In 1908 a massive explosion near the Stony Tunguska River had flattened a vast area of forest in central Siberia. The event remained largely unknown until the late 1920s and early 1930s, when expeditions led by Leonid Kulik failed to find a meteorite or even a crater at the blast site. If there was no meteorite, then what had caused the explosion? Sensationalist coverage of Kulik’s endeavours meant the Tunguska ‘event’ soon acquired international notoriety. Scientists raised the possibility that a comet collision or antimatter might be the cause.
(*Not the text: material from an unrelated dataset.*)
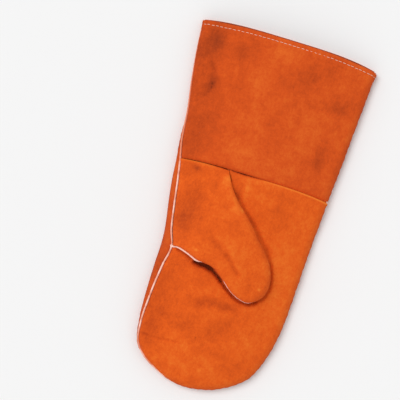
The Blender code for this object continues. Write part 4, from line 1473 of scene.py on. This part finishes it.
class MITT_OT_welts(bpy.types.Operator):
    """Pale strips of leather in the side seam and along the thumb's lower edge"""

    bl_idname = "mitt.welts"
    bl_label = "Welts"

    def execute(self, context):
        sizes, colours = context.scene.mitt_sizes, context.scene.mitt_colours
        radius, sink = sizes.welt_radius / MM, sizes.welt_sink / MM
        pale = welt_material(colours.welt, colours.welt_stain)
        distance = steps_between(radius, body.length, WELT_STEP)
        row = body.row(distance)
        left, right = (
            seam_path(body_point, body.row, side, distance, climb_of(row, side), sink)
            for side in (-1, 1)
        )
        thumb_path, shown = self.thumb_welt(sink)
        for name, node, path, share, paler in (
            ("side_seam_welt", "side_welt", np.vstack([left, right[-2::-1]]), 1.0, 0.0),
            ("thumb_seam_welt", "thumb_welt", thumb_path, shown, THUMB_WELT_PALER),
        ):
            places, faces = tube(path, pinched(path, radius) * share, WELT_SIDES)
            piece = mesh_object(name, places, faces, [pale])
            stained = STAINED * smooth_step((places[:, 1] - STAINED_FROM) / STAINED_OVER)
            give_points(piece, "soil", stained - paler)
            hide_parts(node)
        return {"FINISHED"}

    def thumb_welt(self, sink):
        """Out of the side seam at the crotch, along the lower edge and a little round the tip.

        It slips behind the leather half way along and hardly shows again.
        """
        crotch = thumb.at[CROTCH_STATION]
        distance = steps_between(crotch - WELT_LEAD, thumb.length, WELT_STEP)
        past = distance - crotch - WELT_SHOWS
        slips = smooth_step(past / WELT_SLIPS_OVER)
        returns = smooth_step((past - WELT_HIDDEN) / WELT_RETURNS_OVER)
        deep = sink - WELT_PROUD + WELT_SLIPS_BY * slips - WELT_RETURNS_BY * returns
        lower = seam_path(thumb_point, thumb_row, -1, distance, 0.0, deep[:, None])
        tail_at = steps_between(thumb.length, thumb.length - WELT_TAIL, WELT_TAIL_STEP)[1:]
        row = thumb_row(tail_at)
        middle = (row.fold_end - inner_start_right(row)) / 2
        tail = seam_path(thumb_point, thumb_row, 1, tail_at, middle, deep[-1])
        narrowed = np.linspace(1.0, WELT_TAIL_END, len(tail))
        shown = 1 + WELT_THICKER * (1 - slips)
        return np.vstack([lower, tail]), np.concatenate([shown, narrowed])


def wobble(number, waves):
    """How much one stitch differs from the next."""
    return sum(size * math.sin(number * turn) for size, turn in waves)


def stitch_shape(path, thread):
    """One stitch: thread that comes up, lies along the leather and goes down again."""
    share = np.linspace(0.0, 1.0, len(path))
    section = np.clip(1 - (2 * share - 1) ** THREAD_BLUNT, THREAD_END, 1.0)
    return tube(path, thread / 2 * np.sqrt(section), THREAD_SIDES)


class MITT_OT_stitches(bpy.types.Operator):
    """Thread that shows: the hem's stitch lines and the knot at the end of the cross seam"""

    bl_idname = "mitt.stitches"
    bl_label = "Stitches"

    def execute(self, context):
        sizes, colours = context.scene.mitt_sizes, context.scene.mitt_colours
        thread = thread_material(colours.thread)
        trim = sizes.front_trim / MM
        for name, shapes in (
            ("hem_stitches_front", self.hem_line(sizes, trim, faces_up=True)),
            ("hem_stitches_back", self.hem_line(sizes, 0.0, faces_up=False)),
            ("cross_seam_knot", self.knot(sizes)),
        ):
            places, faces = joined(shapes)
            mesh_object(name, places, faces, [thread])
        return {"FINISHED"}

    def knot(self, sizes):
        """Three turns of thread that fasten the cross seam at the right side seam."""
        thread = sizes.thread / MM
        place, outward = skin(
            body_point, body.row, 1, np.full(KNOT_TURNS, CROSS_SEAM_AT),
            KNOT_AT + KNOT_STEP * np.arange(KNOT_TURNS),
        )
        share = np.linspace(0.0, 1.0, STITCH_POINTS)
        lean, change = KNOT_LEAN
        rise = thread * (KNOT_RISE * np.sin(math.pi * share) - KNOT_SUNK)
        turns = []
        for number, (middle, out) in enumerate(zip(place, outward)):
            along = np.array([KNOT_STEP * (lean + change * number), KNOT_LENGTH, 0.0])
            path = middle + (share - KNOT_SHIFT)[:, None] * along + rise[:, None] * out
            turns.append(stitch_shape(path, KNOT_THREAD * thread))
        return turns

    def hem_line(self, sizes, trim, faces_up):
        """Stitches across the mitt, along a hem that falls short of the mouth by the trim."""
        share = np.linspace(0.0, 1.0, HEM_LINE_SAMPLES)
        facing = 1 if faces_up else -1
        halves = []
        for side in (-1, 1):
            distance = sizes.hem_stitch_line / MM + trim_at(side, share, trim)
            row = body.row(distance)
            start = climb_of(row, side) + facing * HEM_LINE_FROM
            end = facing * reach_of(row, side, EDGE_QUARTER, EDGE_IN)
            half = skin(body_point, body.row, side, distance, start + (end - start) * share)
            halves.append(half if side < 0 else [grid[-2::-1] for grid in half])
        place, outward = (np.concatenate(pair) for pair in zip(*halves))
        along = travelled(place)
        stitch, gap, thread = sizes.stitch / MM, sizes.stitch_gap / MM, sizes.thread / MM
        arch = 1 - (2 * np.linspace(0.0, 1.0, STITCH_POINTS) - 1) ** STITCH_FLAT
        shapes = []
        for number in range(int(along[-1] / (stitch + gap))):
            start = number * (stitch + gap) + gap / 2 + wobble(number, STITCH_ALONG)
            at = np.linspace(start, start + stitch, STITCH_POINTS)
            middle, out = (
                np.stack([np.interp(at, along, column) for column in grid.T], axis=1)
                for grid in (place, outward)
            )
            rise = thread / 2 + STITCH_ARCH + wobble(number, STITCH_RISE)
            middle = middle + out * (rise * arch - STITCH_SUNK)[:, None]
            middle[:, 1] += wobble(number, STITCH_ASIDE)
            if not faces_up:
                middle[:, 2] = np.maximum(middle[:, 2], thread / 2)
            shapes.append(stitch_shape(middle, thread))
        return shapes


class MITT_OT_stage(bpy.types.Operator):
    """Pale floor, soft light from the upper left and the camera straight above"""

    bl_idname = "mitt.stage"
    bl_label = "Stage"

    def execute(self, context):
        studio = context.scene.mitt_studio
        self.lay_floor(studio)
        self.hang_lights(context, studio)
        self.place_camera(context, studio)
        context.scene.view_settings.view_transform = "Standard"
        return {"FINISHED"}

    def lay_floor(self, studio):
        ends = (-FLOOR_HALF, FLOOR_HALF)
        corners = np.array([(x, y, 0.0) for x in ends for y in ends]) * MM
        data = bpy.data.meshes.new("studio_floor")
        data.from_pydata(corners.tolist(), [], [(0, 2, 3, 1)])
        data.materials.append(floor_material(studio.floor))
        floor = put_in_scene("studio_floor", data)
        floor.location.z = -FLOOR_BELOW * MM

    def hang_lights(self, context, studio):
        world = bpy.data.worlds.new("studio_fill")
        context.scene.world = world
        world.use_nodes = True
        background = world.node_tree.nodes["Background"]
        background.inputs["Color"].default_value = (1.0, 1.0, 1.0, 1.0)
        background.inputs["Strength"].default_value = studio.sky
        data = bpy.data.lights.new("key_softbox", "SUN")
        data.energy = studio.key_strength
        data.angle = math.radians(KEY_SPREAD)
        x, y = photo_direction(*KEY_FROM)
        key = put_in_scene("key_softbox", data)
        key.rotation_euler = Vector((-x, -y, -1.0)).to_track_quat("-Z", "Y").to_euler()

    def place_camera(self, context, studio):
        data = bpy.data.cameras.new("camera")
        data.sensor_fit = "HORIZONTAL"
        data.angle_x = 2 * math.atan(studio.view_width / 2 / studio.camera_height)
        camera = put_in_scene("camera", data)
        centre_x, centre_y = VIEW_CENTRE
        camera.matrix_world = (
            Matrix.Translation((centre_x * MM, centre_y * MM, studio.camera_height))
            @ Matrix.Rotation(math.radians(MITT_TURN), 4, "Z")
        )
        context.scene.camera = camera


def photo_direction(right, up):
    """A direction in the picture as one on the floor."""
    turn = math.radians(MITT_TURN)
    x = right * math.cos(turn) - up * math.sin(turn)
    y = right * math.sin(turn) + up * math.cos(turn)
    return x, y


SETTINGS = {"mitt_sizes": MittSizes, "mitt_colours": MittColours, "mitt_studio": MittStudio}
OPERATORS = [
    MITT_OT_back_panel, MITT_OT_cuff_front, MITT_OT_palm_panel, MITT_OT_thumb, MITT_OT_welts,
    MITT_OT_stitches, MITT_OT_stage,
]


class VIEW3D_PT_mitt(bpy.types.Panel):
    """The mitt's pieces, in the order in which they are made"""

    bl_label = "Work mitt"
    bl_idname = "VIEW3D_PT_mitt"
    bl_space_type = "VIEW_3D"
    bl_region_type = "UI"
    bl_category = "Mitt"

    def draw(self, context):
        for operator in OPERATORS:
            self.layout.operator(operator.bl_idname)
        for group in SETTINGS:
            settings = getattr(context.scene, group)
            column = self.layout.column()
            for name in settings.__annotations__:
                column.prop(settings, name)


def register():
    for group in SETTINGS.values():
        bpy.utils.register_class(group)
    for name, group in SETTINGS.items():
        setattr(bpy.types.Scene, name, bpy.props.PointerProperty(type=group))
    for operator in OPERATORS:
        bpy.utils.register_class(operator)
    bpy.utils.register_class(VIEW3D_PT_mitt)


def unregister():
    bpy.utils.unregister_class(VIEW3D_PT_mitt)
    for operator in reversed(OPERATORS):
        bpy.utils.unregister_class(operator)
    for name, group in SETTINGS.items():
        delattr(bpy.types.Scene, name)
        bpy.utils.unregister_class(group)


def main():
    register()
    bpy.ops.mitt.back_panel()
    bpy.ops.mitt.cuff_front()
    bpy.ops.mitt.palm_panel()
    bpy.ops.mitt.thumb()
    bpy.ops.mitt.welts()
    bpy.ops.mitt.stitches()
    bpy.ops.mitt.stage()
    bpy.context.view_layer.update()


if __name__ == "__main__":
    main()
‘Prisoners of the Earth’ described the adventures of a group of researchers who trek out to the site of the Tunguska blast. In the process, they uncover an anti-Soviet plot hatched by a gang of bandits that involves the wreckage of a Martian spaceship which runs on a type of fuel that perplexes the earthlings – and which caused the 1908 explosion. Semenov’s story turned the uncertainties about Tunguska into fodder for fantastic theorising. The event has inspired outlandish hypotheses ever since, and continues to do so on the 115th anniversary of the explosion.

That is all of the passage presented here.